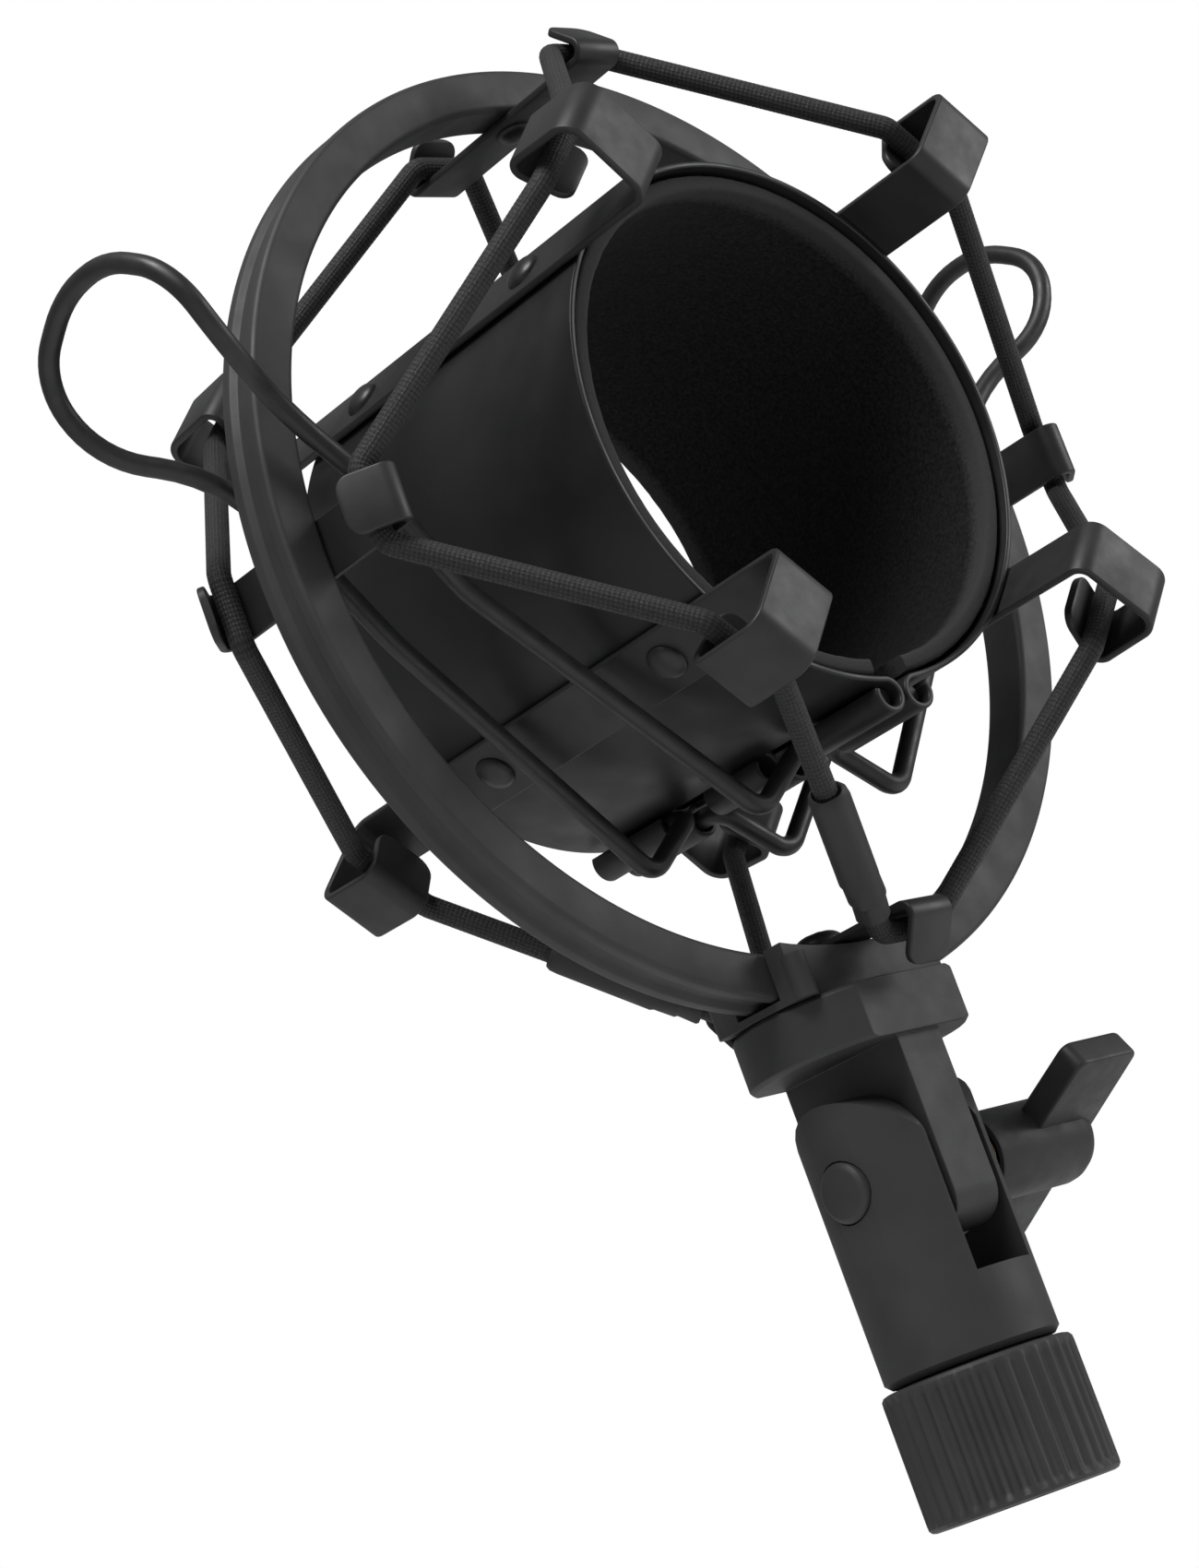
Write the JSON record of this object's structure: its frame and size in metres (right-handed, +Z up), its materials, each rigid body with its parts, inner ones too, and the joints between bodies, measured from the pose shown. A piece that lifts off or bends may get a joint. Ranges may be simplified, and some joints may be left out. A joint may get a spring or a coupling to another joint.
{
  "type": "microphone shock mount",
  "caption": "Spider shock mount for a studio microphone: a spring-clip cradle hung on elastic cords inside a ring, on a tilting stem with a knurled thread collar and a wing knob.",
  "frame": {"origin": "centre of the knurled collar's bottom face, on the stem's axis", "axes": "+Z up along the stem towards the ring, +X to the right with the wing knob, +Y to the back; the cradle's axis runs along Y and its front faces -Y"},
  "size_m": [0.1226, 0.0674, 0.1511],
  "materials": {
    "paint": "matte charcoal powder coat",
    "dark_steel": "satin black oxide",
    "wire": "satin black enamel on steel wire",
    "knob_plastic": "fine-textured black nylon",
    "crimp": "black heat-shrink",
    "lining": "black felt on foam",
    "cord": "woven black jacket over rubber",
    "brass": "turned brass",
    "nylon": "natural nylon"
  },
  "bodies": {
    "collar": {"knurled_collar": "paint"},
    "stem": {"stem_yoke": "paint", "retaining_ring": "dark_steel", "pivot_bolt": "dark_steel", "friction_washer_left": "nylon", "friction_washer_right": "nylon"},
    "knob": {"wing_knob": "knob_plastic", "knob_insert": "brass"},
    "head": {"tilt_foot": "paint", "ring_saddle": "paint", "foot_screw": "dark_steel", "outer_ring": "paint", "ring_hook_top": "paint", "ring_hook_right": "paint", "ring_hook_bottom": "paint", "ring_hook_left": "paint", "ring_rivet_top": "dark_steel", "ring_rivet_right": "dark_steel", "ring_rivet_left": "dark_steel", "front_cord": "cord", "rear_cord": "cord", "front_cord_sleeve": "crimp", "rear_cord_sleeve": "crimp"},
    "cradle": {"sleeve_spine": "paint"},
    "half_left": {"sleeve_left": "paint", "lining_left": "lining", "cradle_hook_upper_left": "paint", "cradle_rivet_upper_left_front": "dark_steel", "cradle_rivet_upper_left_rear": "dark_steel", "cradle_hook_lower_left": "paint", "cradle_rivet_lower_left_front": "dark_steel", "cradle_rivet_lower_left_rear": "dark_steel"},
    "half_right": {"sleeve_right": "paint", "lining_right": "lining", "cradle_hook_upper_right": "paint", "cradle_rivet_upper_right_front": "dark_steel", "cradle_rivet_upper_right_rear": "dark_steel", "cradle_hook_lower_right": "paint", "cradle_rivet_lower_right_front": "dark_steel", "cradle_rivet_lower_right_rear": "dark_steel"},
    "lever_left": {"handle_left": "wire"},
    "lever_right": {"handle_right": "wire"}
  },
  "joints": [
    {"name": "stem_swivel", "type": "hinge", "parent": "collar", "child": "stem", "pos_m": [0, 0, 0.0138], "axis": [0, 0, 1], "continuous": true},
    {"name": "knob_turn", "type": "hinge", "parent": "stem", "child": "knob", "pos_m": [0.0167, 0, 0.0323], "axis": [1, 0, 0], "continuous": true},
    {"name": "head_tilt", "type": "hinge", "parent": "stem", "child": "head", "pos_m": [0, 0, 0.0323], "axis": [1, 0, 0], "range_deg": [-90, 90]},
    {"name": "cradle_bounce", "type": "slide", "parent": "head", "child": "cradle", "axis": [0, 0, 1], "range_m": [-0.003, 0.003], "stiffness_N_per_m": 900, "springref_m": 0.0009, "deforming": ["front_cord", "rear_cord"]},
    {"name": "left_half_open", "type": "hinge", "parent": "cradle", "child": "half_left", "pos_m": [-0.0047, 0, 0.1292], "axis": [0, 1, 0], "range_deg": [0, 2], "stiffness_Nm_per_rad": 4, "springref_deg": -1.72, "deforming": ["front_cord", "rear_cord"]},
    {"name": "right_half_open", "type": "hinge", "parent": "cradle", "child": "half_right", "pos_m": [0.0047, 0, 0.1292], "axis": [0, -1, 0], "range_deg": [0, 2], "deforming": ["front_cord", "rear_cord"]},
    {"name": "left_handle_squeeze", "type": "hinge", "parent": "half_left", "child": "lever_left", "pos_m": [-0.00202, 0, 0.07362], "axis": [0, 1, 0], "range_deg": [0, 1.7]},
    {"name": "right_handle_squeeze", "type": "hinge", "parent": "half_right", "child": "lever_right", "pos_m": [0.00202, 0, 0.07362], "axis": [0, -1, 0], "range_deg": [0, 1.7]}
  ],
  "couplings": [
    {"joint": "right_half_open", "follows": "left_half_open", "ratio": 1},
    {"joint": "left_handle_squeeze", "follows": "left_half_open", "ratio": 0.85},
    {"joint": "right_handle_squeeze", "follows": "left_half_open", "ratio": 0.85}
  ]
}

....

Write the data from above out again, exactly.

■ **SOLUTION**
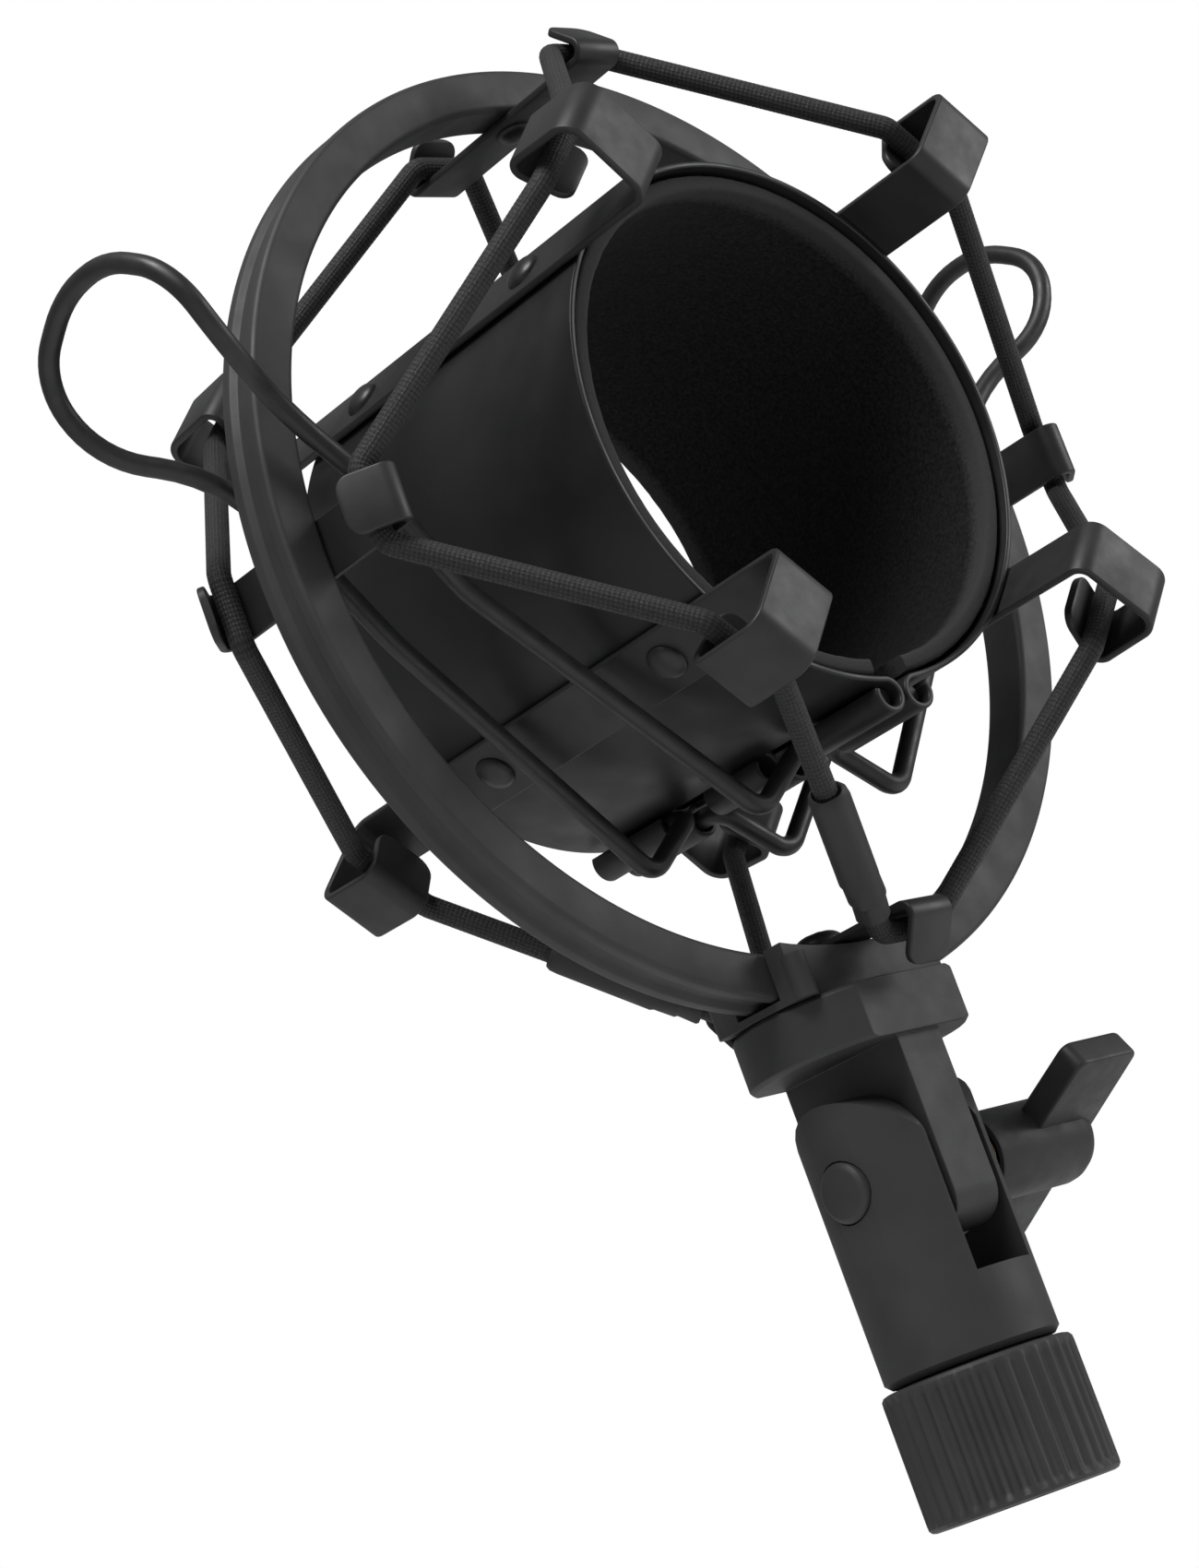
Write the JSON record of this object's structure: its frame and size in metres (right-handed, +Z up), its materials, each rigid body with its parts, inner ones too, and the joints between bodies, measured from the pose shown. A piece that lifts off or bends may get a joint. Ranges may be simplified, and some joints may be left out. A joint may get a spring or a coupling to another joint.
{
  "type": "microphone shock mount",
  "caption": "Spider shock mount for a studio microphone: a spring-clip cradle hung on elastic cords inside a ring, on a tilting stem with a knurled thread collar and a wing knob.",
  "frame": {"origin": "centre of the knurled collar's bottom face, on the stem's axis", "axes": "+Z up along the stem towards the ring, +X to the right with the wing knob, +Y to the back; the cradle's axis runs along Y and its front faces -Y"},
  "size_m": [0.1226, 0.0674, 0.1511],
  "materials": {
    "paint": "matte charcoal powder coat",
    "dark_steel": "satin black oxide",
    "wire": "satin black enamel on steel wire",
    "knob_plastic": "fine-textured black nylon",
    "crimp": "black heat-shrink",
    "lining": "black felt on foam",
    "cord": "woven black jacket over rubber",
    "brass": "turned brass",
    "nylon": "natural nylon"
  },
  "bodies": {
    "collar": {"knurled_collar": "paint"},
    "stem": {"stem_yoke": "paint", "retaining_ring": "dark_steel", "pivot_bolt": "dark_steel", "friction_washer_left": "nylon", "friction_washer_right": "nylon"},
    "knob": {"wing_knob": "knob_plastic", "knob_insert": "brass"},
    "head": {"tilt_foot": "paint", "ring_saddle": "paint", "foot_screw": "dark_steel", "outer_ring": "paint", "ring_hook_top": "paint", "ring_hook_right": "paint", "ring_hook_bottom": "paint", "ring_hook_left": "paint", "ring_rivet_top": "dark_steel", "ring_rivet_right": "dark_steel", "ring_rivet_left": "dark_steel", "front_cord": "cord", "rear_cord": "cord", "front_cord_sleeve": "crimp", "rear_cord_sleeve": "crimp"},
    "cradle": {"sleeve_spine": "paint"},
    "half_left": {"sleeve_left": "paint", "lining_left": "lining", "cradle_hook_upper_left": "paint", "cradle_rivet_upper_left_front": "dark_steel", "cradle_rivet_upper_left_rear": "dark_steel", "cradle_hook_lower_left": "paint", "cradle_rivet_lower_left_front": "dark_steel", "cradle_rivet_lower_left_rear": "dark_steel"},
    "half_right": {"sleeve_right": "paint", "lining_right": "lining", "cradle_hook_upper_right": "paint", "cradle_rivet_upper_right_front": "dark_steel", "cradle_rivet_upper_right_rear": "dark_steel", "cradle_hook_lower_right": "paint", "cradle_rivet_lower_right_front": "dark_steel", "cradle_rivet_lower_right_rear": "dark_steel"},
    "lever_left": {"handle_left": "wire"},
    "lever_right": {"handle_right": "wire"}
  },
  "joints": [
    {"name": "stem_swivel", "type": "hinge", "parent": "collar", "child": "stem", "pos_m": [0, 0, 0.0138], "axis": [0, 0, 1], "continuous": true},
    {"name": "knob_turn", "type": "hinge", "parent": "stem", "child": "knob", "pos_m": [0.0167, 0, 0.0323], "axis": [1, 0, 0], "continuous": true},
    {"name": "head_tilt", "type": "hinge", "parent": "stem", "child": "head", "pos_m": [0, 0, 0.0323], "axis": [1, 0, 0], "range_deg": [-90, 90]},
    {"name": "cradle_bounce", "type": "slide", "parent": "head", "child": "cradle", "axis": [0, 0, 1], "range_m": [-0.003, 0.003], "stiffness_N_per_m": 900, "springref_m": 0.0009, "deforming": ["front_cord", "rear_cord"]},
    {"name": "left_half_open", "type": "hinge", "parent": "cradle", "child": "half_left", "pos_m": [-0.0047, 0, 0.1292], "axis": [0, 1, 0], "range_deg": [0, 2], "stiffness_Nm_per_rad": 4, "springref_deg": -1.72, "deforming": ["front_cord", "rear_cord"]},
    {"name": "right_half_open", "type": "hinge", "parent": "cradle", "child": "half_right", "pos_m": [0.0047, 0, 0.1292], "axis": [0, -1, 0], "range_deg": [0, 2], "deforming": ["front_cord", "rear_cord"]},
    {"name": "left_handle_squeeze", "type": "hinge", "parent": "half_left", "child": "lever_left", "pos_m": [-0.00202, 0, 0.07362], "axis": [0, 1, 0], "range_deg": [0, 1.7]},
    {"name": "right_handle_squeeze", "type": "hinge", "parent": "half_right", "child": "lever_right", "pos_m": [0.00202, 0, 0.07362], "axis": [0, -1, 0], "range_deg": [0, 1.7]}
  ],
  "couplings": [
    {"joint": "right_half_open", "follows": "left_half_open", "ratio": 1},
    {"joint": "left_handle_squeeze", "follows": "left_half_open", "ratio": 0.85},
    {"joint": "right_handle_squeeze", "follows": "left_half_open", "ratio": 0.85}
  ]
}